On the Divide: The Many Lives of Willa Cather
Porter, David. On the Divide: The Many Lives of Willa Cather. Lincoln: University of Nebraska Press, 2008.
Although the book is a study on Cather and the relationship between her life and her writing, Porter finds in Cather’s writing “insistent reminders of Mary Baker Eddy which bubble up as if from an obsessive subconscious, shaping characters and themes so that they recall Eddy even as they resist [Eddy’s] influence” (102). Based on Porter’s hypothesis that Cather deals with Eddy on a subconscious level, Cather’s relationship to Eddy takes on a somewhat psychological tenor.

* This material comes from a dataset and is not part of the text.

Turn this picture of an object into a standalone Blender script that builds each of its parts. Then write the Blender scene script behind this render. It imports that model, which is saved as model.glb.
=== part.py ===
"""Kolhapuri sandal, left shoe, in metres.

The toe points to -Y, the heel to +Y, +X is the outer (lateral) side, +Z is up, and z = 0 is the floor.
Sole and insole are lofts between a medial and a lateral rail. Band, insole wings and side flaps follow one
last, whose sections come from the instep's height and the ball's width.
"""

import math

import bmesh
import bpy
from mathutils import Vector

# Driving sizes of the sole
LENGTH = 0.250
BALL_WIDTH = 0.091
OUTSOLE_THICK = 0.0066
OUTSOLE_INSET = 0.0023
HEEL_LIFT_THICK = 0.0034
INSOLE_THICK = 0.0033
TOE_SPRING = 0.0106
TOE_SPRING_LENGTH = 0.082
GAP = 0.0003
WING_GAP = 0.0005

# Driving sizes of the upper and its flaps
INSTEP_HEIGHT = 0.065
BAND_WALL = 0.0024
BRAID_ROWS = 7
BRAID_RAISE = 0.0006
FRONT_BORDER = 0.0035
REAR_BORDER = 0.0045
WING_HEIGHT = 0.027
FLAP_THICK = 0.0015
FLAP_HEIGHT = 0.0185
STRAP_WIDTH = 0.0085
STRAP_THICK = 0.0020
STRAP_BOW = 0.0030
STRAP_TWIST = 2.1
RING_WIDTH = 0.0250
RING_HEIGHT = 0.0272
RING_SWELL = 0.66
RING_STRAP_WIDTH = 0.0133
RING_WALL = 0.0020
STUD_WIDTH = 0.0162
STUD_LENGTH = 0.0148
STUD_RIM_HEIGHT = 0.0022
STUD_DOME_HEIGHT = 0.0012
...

Porter finds in Cather’s writing a ‘divide’ (in reference to the book’s title) between an admiration for Eddy’s worldly success and disdain for her flawed character and theology. Porter draws on his own assessment of Eddy only from Cather’s purported writing about her in a McClure’s Magazine series, even though Cather herself consistently denied its authorship. Through his analysis of Eddy, Porter also presents a hypothetical psychoanalysis of Cather herself. Cather compares Samuel McClure (her publisher) and Eddy, ironically ignoring the negative traits in McClure and emphasizing the same traits she observes in Eddy. Porter’s psychoanalysis of Cather concludes she may have seen more of herself in Eddy than she wanted to see: strong-willed, ambitious, shrewd, intense, and selfish.